ICANN Evaluation cannot be Fooled
UniForum cannot fool the ICANN Evaluation with this very silly and dishonest gimmick. If they have actually submitted an application on behalf of the African Community according to their putative, or rather specious, letter of support from the African Union Commission, then they should have been confident enough to truthfully answer question Nos. 19, 20 (a) – 20 (e), and reconciled same to their stated Mission & Purpose.
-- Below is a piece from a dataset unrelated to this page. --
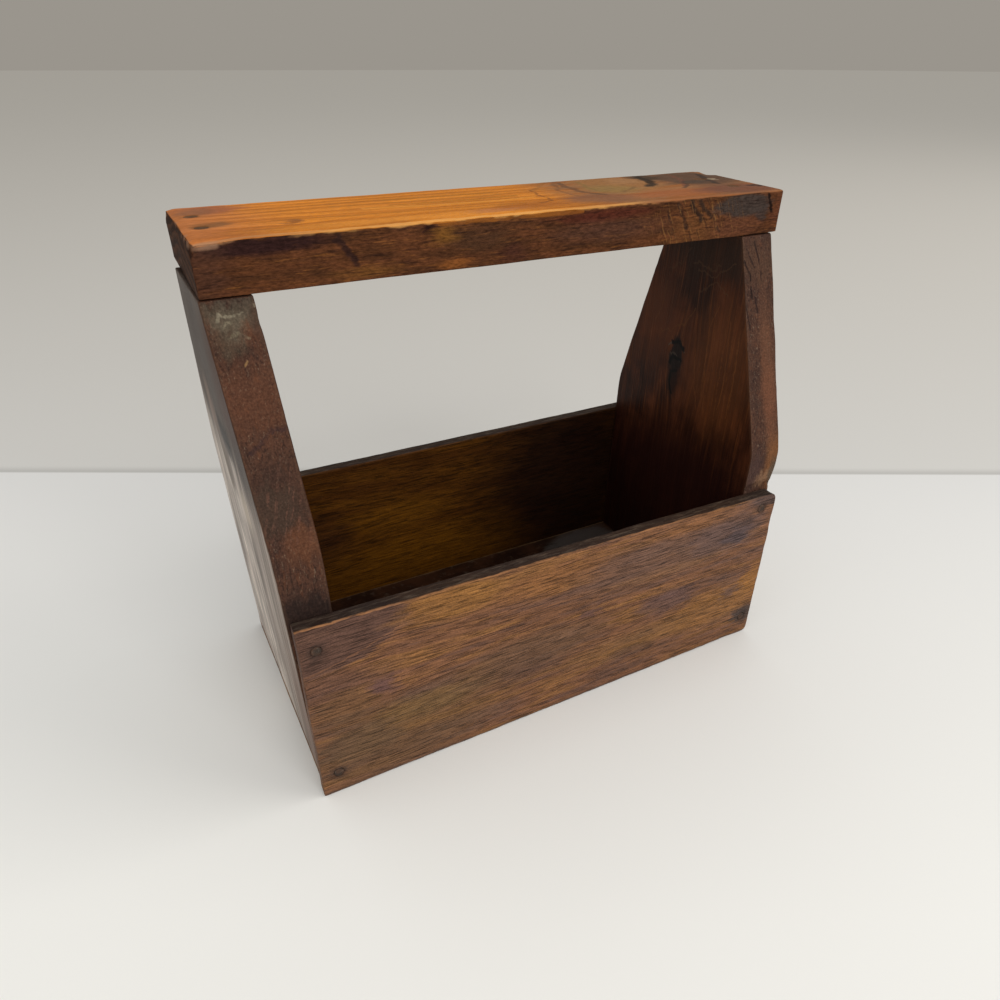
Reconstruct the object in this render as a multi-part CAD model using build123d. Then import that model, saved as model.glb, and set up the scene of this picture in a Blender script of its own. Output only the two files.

Therefore, their claim that they have the support of African country governments cannot be substantiated, since the African Governments have been misled to provide support for an African Community TLD application, but none was actually submitted to ICANN based on the answers provided to question numbers 19 and 20 by UniForum in their .Africa new gTLD application.
Letters of Support from 40 African Countries
Moreover, if the boastful claims of letters of support from “over forty (40) African countries” are actually coming from the country code Top-Level Domains (ccTLD), since the AfTLD (African Top-Level Domain) has lent its name and support to the UniForum new gTLD application for .Africa, DCA Trust will also challenge the involvement of AfTLD and whatever role that they are playing in assisting UniForum to garner questionable letters of support from African ccTLDs. DCA believes that the role of the ccTLDs should be strictly limited to managing and administering the country code TLD, and should have no involvement whatsoever in the management and administration of a continental Top-Level Domain such as .Africa. . If the Internet Governance Model does not allow the ccTLDs to own a Continental gTLD, we do not believe that the same African ccTLDs should be involved in any cooperative framework with UniForum SA to apply for, and own the new .Africa gTLD. The Individual African ccTLDs cannot participate at the country-code level and also at the continental level.